**Exercise:**
Write out the material below again, unchanged.

**Source data:**
--- begin ---

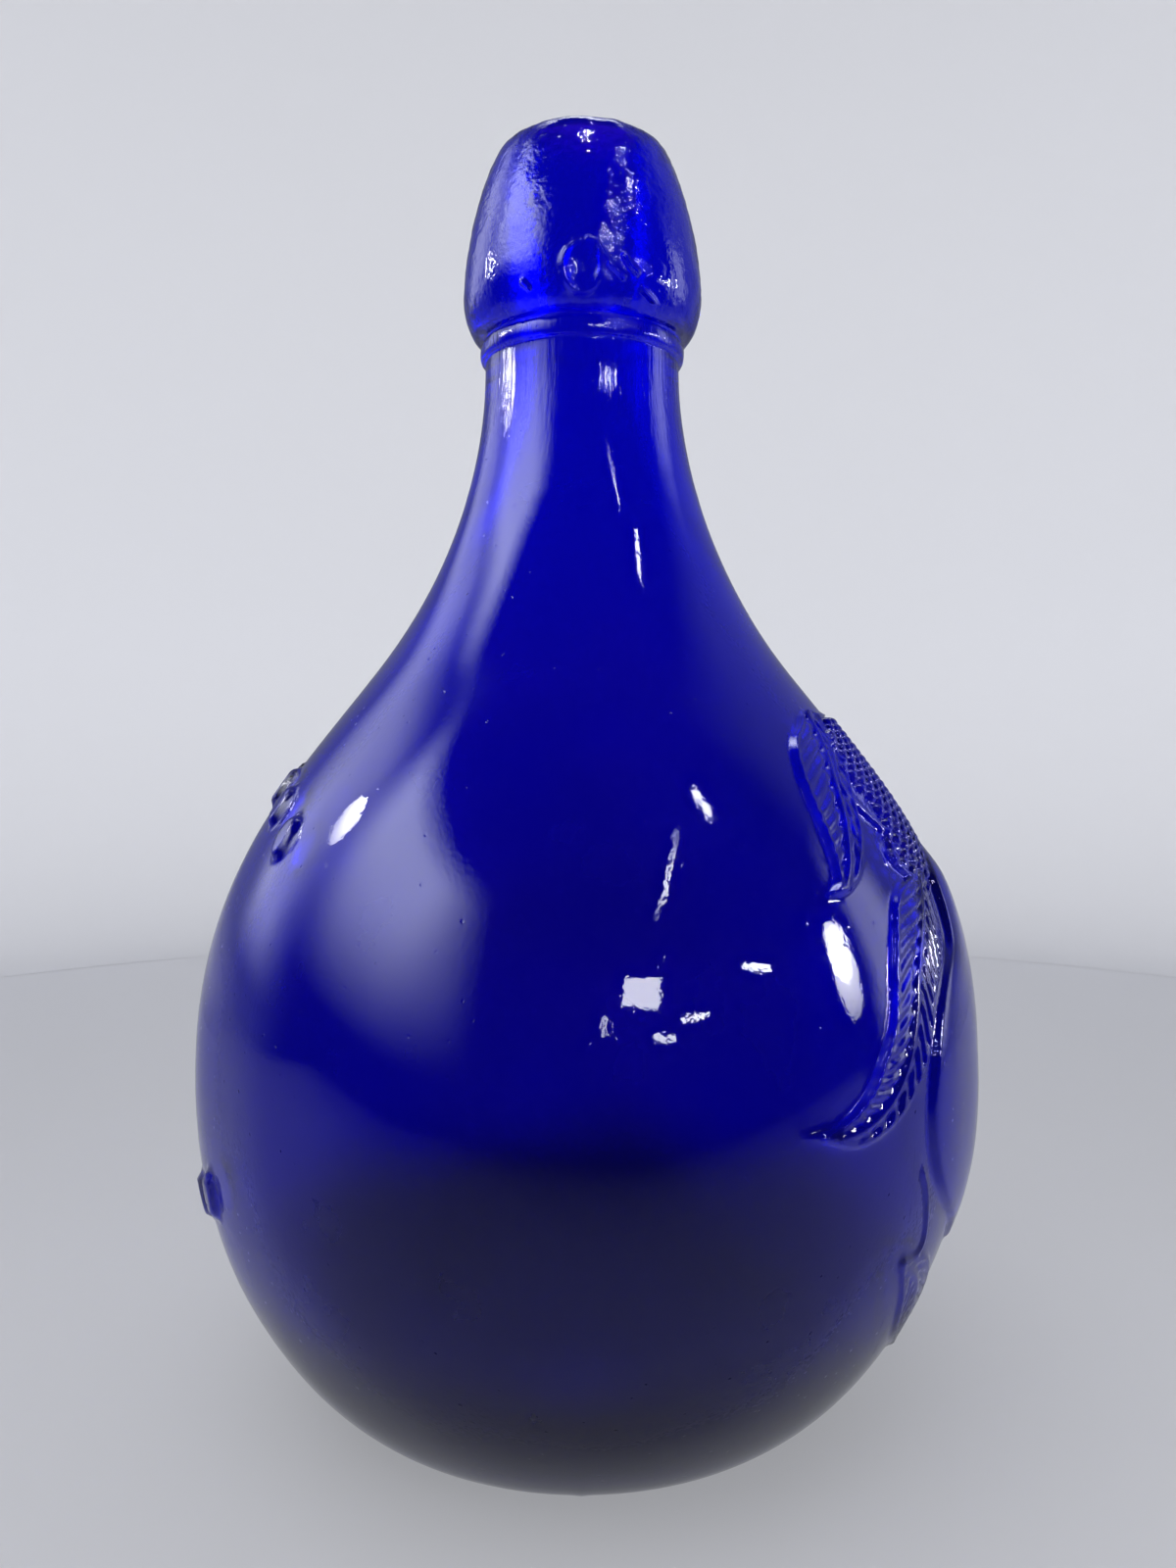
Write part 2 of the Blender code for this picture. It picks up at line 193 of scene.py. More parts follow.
def outsideOutline():
    bowl, crown, neck = bodyRuns(fineness["bodyStep"], fineness["neckStep"])
    band, under, brow = collarRuns(fineness["collarStep"])
    foot = straightRun(neck[-1], (body["neckRadius"], collar["seat"] - seatGap), fineness["collarStep"])
    return bowl + crown[1:] + neck[1:] + foot[1:] + band + under + brow[1:]


def insideOutline():
    step = fineness["insideStep"]
    bowl, crown, neck = bodyRuns(step, step)
    throat = body["neckRadius"] - body["boreRadius"]
    inside = insideRun(bowl, body["baseWall"], body["wall"])
    for _ in range(fineness["insideRounds"]):
        inside[1:-1] = [(a + b * 2 + c) / 4 for a, b, c in zip(inside, inside[1:], inside[2:])]
    inside += insideRun(crown, body["wall"], body["wall"])[1:]
    inside += insideRun(neck, body["wall"], throat)[1:]
    top = body["height"] - body["mouthRound"]
    inside += straightRun(inside[-1], (body["boreRadius"], top), step)[1:]
    for index in range(1, fineness["mouthSteps"] + 1):
        around = math.pi / 2 * index / fineness["mouthSteps"]
        inside.append(Vector((body["boreRadius"] + body["mouthRound"] * (1 - math.cos(around)),
                              top + body["mouthRound"] * math.sin(around))))
    return inside


def turnBottle():
    step = fineness["bodyStep"]
    outline = domeRun(0, step)[:-1] + straightRun((body["ringInner"], 0), (body["ringOuter"], 0), step)[:-1]
    outline += outsideOutline()
    inside = insideOutline()
    outline += straightRun(outline[-1], inside[-1], fineness["collarStep"])[1:-1]
    outline += list(reversed(inside))
    outline += list(reversed(domeRun(body["baseWall"], fineness["insideStep"])[:-1]))
    glass = bmesh.new()
    verts = [glass.verts.new((p[0], 0, p[1])) for p in outline]
    edges = [glass.edges.new(pair) for pair in zip(verts, verts[1:])]
    bmesh.ops.spin(glass, geom=verts + edges, cent=(0, 0, 0), axis=(0, 0, 1), angle=2 * math.pi,
                   steps=fineness["turnSteps"], use_merge=True)
    bmesh.ops.remove_doubles(glass, verts=glass.verts, dist=fineness["mergeGap"])
    bmesh.ops.recalc_face_normals(glass, faces=glass.faces)
    return glass


# A run of places as rows of radius and height that only go up
def risingLine(places):
    line = np.array([tuple(place) for place in places])
    return line[np.concatenate([[True], np.diff(line[:, 1]) > 1e-7])]


# The outside again, fine enough to read a radius, a slope and a distance along the glass from a height
readStep = fineness["readStep"]
outline = risingLine([place for run in bodyRuns(readStep, readStep) for place in run])
collarLine = risingLine([place for run in collarRuns(readStep)[1:] for place in run])
insideLine = risingLine(insideOutline())
slopeLine = np.gradient(outline[:, 0], outline[:, 1])
reachLine = np.concatenate([[0], np.cumsum(np.hypot(*np.diff(outline, axis=0).T))])


def radiusAt(height):
    return np.interp(height, outline[:, 1], outline[:, 0])


def onWall(angle, height):
    radius = radiusAt(height)
    return np.stack([radius * np.cos(angle), radius * np.sin(angle), height], axis=-1)


def wallNormal(angle, height):
    slope = np.interp(height, outline[:, 1], slopeLine)
    long = np.hypot(1, slope)
    return np.stack([np.cos(angle) / long, np.sin(angle) / long, -slope / long], axis=-1)


def smoothStep(low, high, value):
    share = np.clip((value - low) / (high - low), 0, 1)
    return share * share * (3 - 2 * share)


def ridge(distance, width):
    return np.exp(-(distance / width) ** 2)


# A table's value at a place from 0 to 1, on a smooth curve through its entries
def readTable(table, place):
    table = np.asarray(table, float)
    spot = np.clip(place, 0, 1) * (len(table) - 1)
    index = np.minimum(spot.astype(int), len(table) - 2)
    part = spot - index
    low, high = table[index], table[index + 1]
    before = np.where(index > 0, table[np.maximum(index - 1, 0)], 2 * low - high)
    after = np.where(index + 2 < len(table), table[np.minimum(index + 2, len(table) - 1)], 2 * high - low)
    return (low * (2 * part ** 3 - 3 * part ** 2 + 1)
            + (high - before) / 2 * (part ** 3 - 2 * part ** 2 + part)
            + high * (3 * part ** 2 - 2 * part ** 3)
            + (after - low) / 2 * (part ** 3 - part ** 2))


# Slow waves in every direction, from a fixed seed
waveCount = 9
waveSpread = (0.6, 1.5)


def waves(points, size, seed):
    draw = np.random.default_rng(seed)
    total = np.zeros(len(points))
    for _ in range(waveCount):
        way = draw.normal(size=3)
        way *= 2 * math.pi / size * draw.uniform(*waveSpread) / np.linalg.norm(way)
        total += np.sin(points @ way + draw.uniform(0, 2 * math.pi))
    return total / math.sqrt(waveCount)


# Where points lie beside a spine: share of its length, distance aside, distance past its ends, and length.
# A batch of points is done at a time to spare memory.
spineStops = 70
spineBatch = 20000


def besideSpine(points, spine):
    places = np.array(spine)
    stops = np.linspace(0, 1, spineStops)
    angle = np.radians(readTable(places[:, 0], stops))
    height = readTable(places[:, 1], stops)
    line = onWall(angle, height)
    run = np.gradient(line, axis=0)
    run /= np.linalg.norm(run, axis=1)[:, None]
    aside = np.cross(run, wallNormal(angle, height))
    reach = np.concatenate([[0], np.cumsum(np.linalg.norm(np.diff(line, axis=0), axis=1))])
    place, across, past = (np.zeros(len(points)) for _ in range(3))
    for first in range(0, len(points), spineBatch):
        some = slice(first, first + spineBatch)
        apart = points[some, None, :] - line[None]
        nearest = np.argmin((apart ** 2).sum(axis=2), axis=1)
        away = apart[np.arange(len(nearest)), nearest]
        travelled = reach[nearest] + (away * run[nearest]).sum(axis=1)
        across[some] = (away * aside[nearest]).sum(axis=1)
        past[some] = np.maximum(np.maximum(-travelled, travelled - reach[-1]), 0)
        place[some] = np.clip(travelled / reach[-1], 0, 1)
    return place, across, past, reach[-1]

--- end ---

**Result of this exercise:**
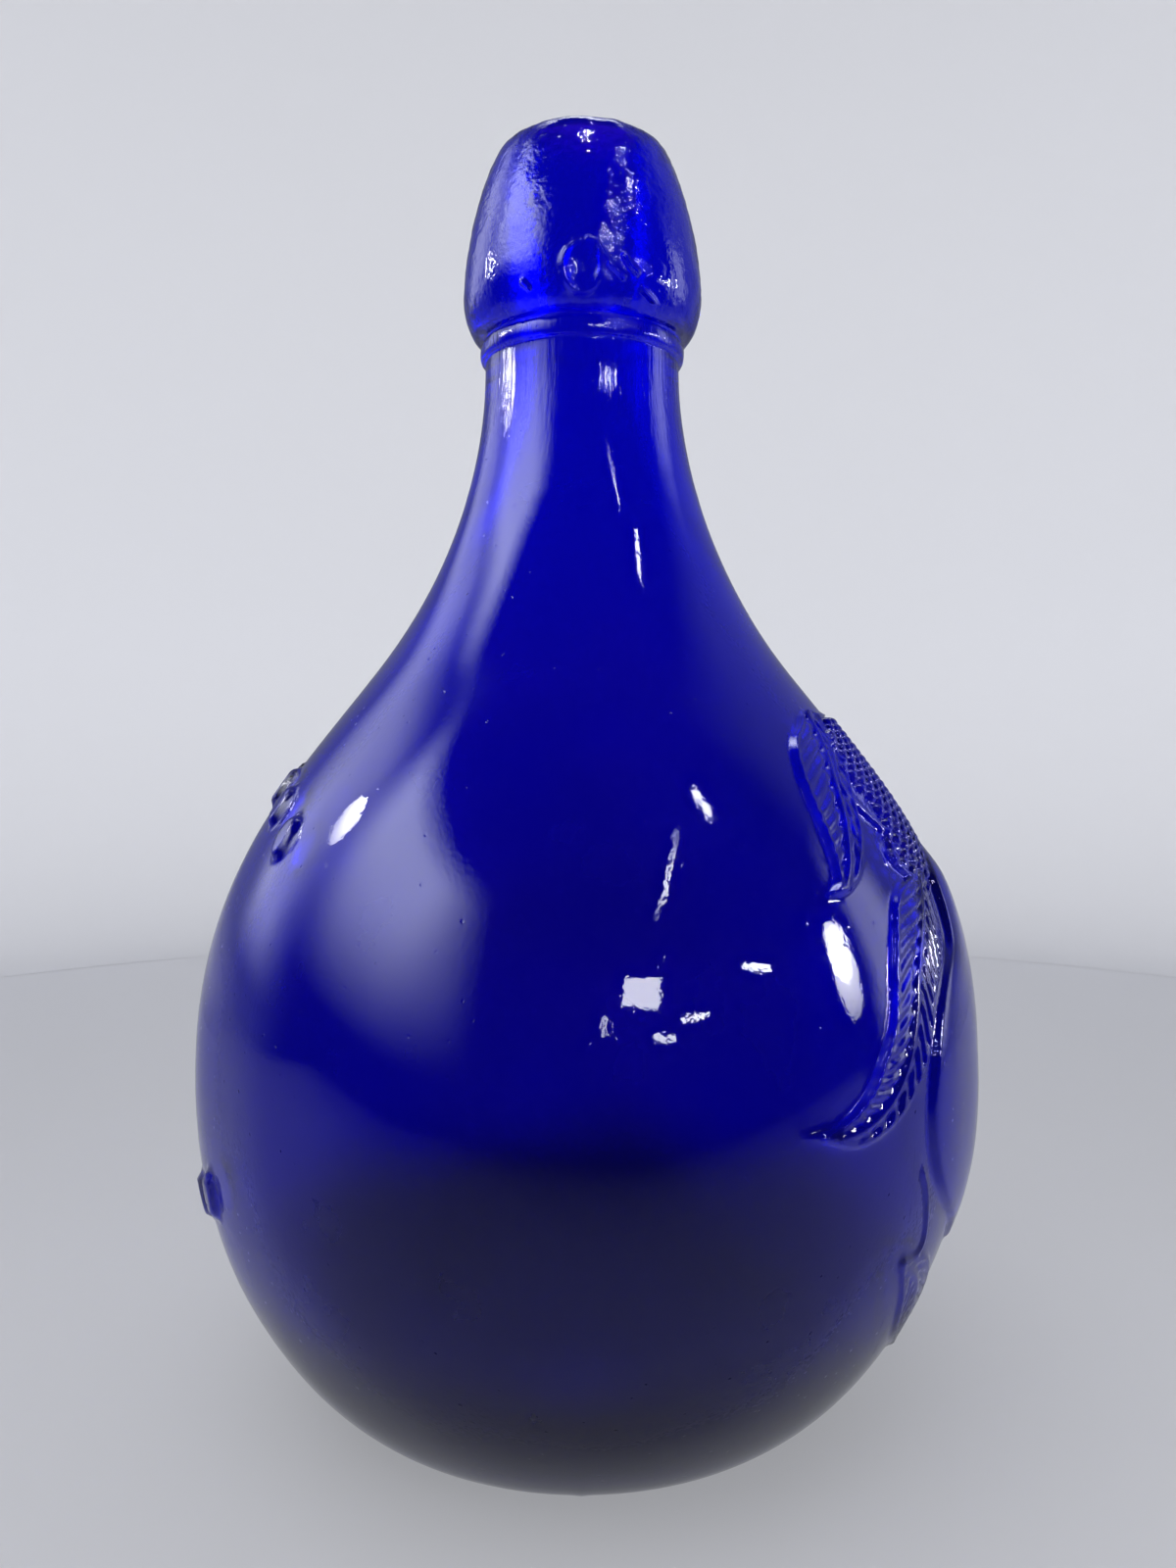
Write part 2 of the Blender code for this picture. It picks up at line 193 of scene.py. More parts follow.
def outsideOutline():
    bowl, crown, neck = bodyRuns(fineness["bodyStep"], fineness["neckStep"])
    band, under, brow = collarRuns(fineness["collarStep"])
    foot = straightRun(neck[-1], (body["neckRadius"], collar["seat"] - seatGap), fineness["collarStep"])
    return bowl + crown[1:] + neck[1:] + foot[1:] + band + under + brow[1:]


def insideOutline():
    step = fineness["insideStep"]
    bowl, crown, neck = bodyRuns(step, step)
    throat = body["neckRadius"] - body["boreRadius"]
    inside = insideRun(bowl, body["baseWall"], body["wall"])
    for _ in range(fineness["insideRounds"]):
        inside[1:-1] = [(a + b * 2 + c) / 4 for a, b, c in zip(inside, inside[1:], inside[2:])]
    inside += insideRun(crown, body["wall"], body["wall"])[1:]
    inside += insideRun(neck, body["wall"], throat)[1:]
    top = body["height"] - body["mouthRound"]
    inside += straightRun(inside[-1], (body["boreRadius"], top), step)[1:]
    for index in range(1, fineness["mouthSteps"] + 1):
        around = math.pi / 2 * index / fineness["mouthSteps"]
        inside.append(Vector((body["boreRadius"] + body["mouthRound"] * (1 - math.cos(around)),
                              top + body["mouthRound"] * math.sin(around))))
    return inside


def turnBottle():
    step = fineness["bodyStep"]
    outline = domeRun(0, step)[:-1] + straightRun((body["ringInner"], 0), (body["ringOuter"], 0), step)[:-1]
    outline += outsideOutline()
    inside = insideOutline()
    outline += straightRun(outline[-1], inside[-1], fineness["collarStep"])[1:-1]
    outline += list(reversed(inside))
    outline += list(reversed(domeRun(body["baseWall"], fineness["insideStep"])[:-1]))
    glass = bmesh.new()
    verts = [glass.verts.new((p[0], 0, p[1])) for p in outline]
    edges = [glass.edges.new(pair) for pair in zip(verts, verts[1:])]
    bmesh.ops.spin(glass, geom=verts + edges, cent=(0, 0, 0), axis=(0, 0, 1), angle=2 * math.pi,
                   steps=fineness["turnSteps"], use_merge=True)
    bmesh.ops.remove_doubles(glass, verts=glass.verts, dist=fineness["mergeGap"])
    bmesh.ops.recalc_face_normals(glass, faces=glass.faces)
    return glass


# A run of places as rows of radius and height that only go up
def risingLine(places):
    line = np.array([tuple(place) for place in places])
    return line[np.concatenate([[True], np.diff(line[:, 1]) > 1e-7])]


# The outside again, fine enough to read a radius, a slope and a distance along the glass from a height
readStep = fineness["readStep"]
outline = risingLine([place for run in bodyRuns(readStep, readStep) for place in run])
collarLine = risingLine([place for run in collarRuns(readStep)[1:] for place in run])
insideLine = risingLine(insideOutline())
slopeLine = np.gradient(outline[:, 0], outline[:, 1])
reachLine = np.concatenate([[0], np.cumsum(np.hypot(*np.diff(outline, axis=0).T))])


def radiusAt(height):
    return np.interp(height, outline[:, 1], outline[:, 0])


def onWall(angle, height):
    radius = radiusAt(height)
    return np.stack([radius * np.cos(angle), radius * np.sin(angle), height], axis=-1)


def wallNormal(angle, height):
    slope = np.interp(height, outline[:, 1], slopeLine)
    long = np.hypot(1, slope)
    return np.stack([np.cos(angle) / long, np.sin(angle) / long, -slope / long], axis=-1)


def smoothStep(low, high, value):
    share = np.clip((value - low) / (high - low), 0, 1)
    return share * share * (3 - 2 * share)


def ridge(distance, width):
    return np.exp(-(distance / width) ** 2)


# A table's value at a place from 0 to 1, on a smooth curve through its entries
def readTable(table, place):
    table = np.asarray(table, float)
    spot = np.clip(place, 0, 1) * (len(table) - 1)
    index = np.minimum(spot.astype(int), len(table) - 2)
    part = spot - index
    low, high = table[index], table[index + 1]
    before = np.where(index > 0, table[np.maximum(index - 1, 0)], 2 * low - high)
    after = np.where(index + 2 < len(table), table[np.minimum(index + 2, len(table) - 1)], 2 * high - low)
    return (low * (2 * part ** 3 - 3 * part ** 2 + 1)
            + (high - before) / 2 * (part ** 3 - 2 * part ** 2 + part)
            + high * (3 * part ** 2 - 2 * part ** 3)
            + (after - low) / 2 * (part ** 3 - part ** 2))


# Slow waves in every direction, from a fixed seed
waveCount = 9
waveSpread = (0.6, 1.5)


def waves(points, size, seed):
    draw = np.random.default_rng(seed)
    total = np.zeros(len(points))
    for _ in range(waveCount):
        way = draw.normal(size=3)
        way *= 2 * math.pi / size * draw.uniform(*waveSpread) / np.linalg.norm(way)
        total += np.sin(points @ way + draw.uniform(0, 2 * math.pi))
    return total / math.sqrt(waveCount)


# Where points lie beside a spine: share of its length, distance aside, distance past its ends, and length.
# A batch of points is done at a time to spare memory.
spineStops = 70
spineBatch = 20000


def besideSpine(points, spine):
    places = np.array(spine)
    stops = np.linspace(0, 1, spineStops)
    angle = np.radians(readTable(places[:, 0], stops))
    height = readTable(places[:, 1], stops)
    line = onWall(angle, height)
    run = np.gradient(line, axis=0)
    run /= np.linalg.norm(run, axis=1)[:, None]
    aside = np.cross(run, wallNormal(angle, height))
    reach = np.concatenate([[0], np.cumsum(np.linalg.norm(np.diff(line, axis=0), axis=1))])
    place, across, past = (np.zeros(len(points)) for _ in range(3))
    for first in range(0, len(points), spineBatch):
        some = slice(first, first + spineBatch)
        apart = points[some, None, :] - line[None]
        nearest = np.argmin((apart ** 2).sum(axis=2), axis=1)
        away = apart[np.arange(len(nearest)), nearest]
        travelled = reach[nearest] + (away * run[nearest]).sum(axis=1)
        across[some] = (away * aside[nearest]).sum(axis=1)
        past[some] = np.maximum(np.maximum(-travelled, travelled - reach[-1]), 0)
        place[some] = np.clip(travelled / reach[-1], 0, 1)
    return place, across, past, reach[-1]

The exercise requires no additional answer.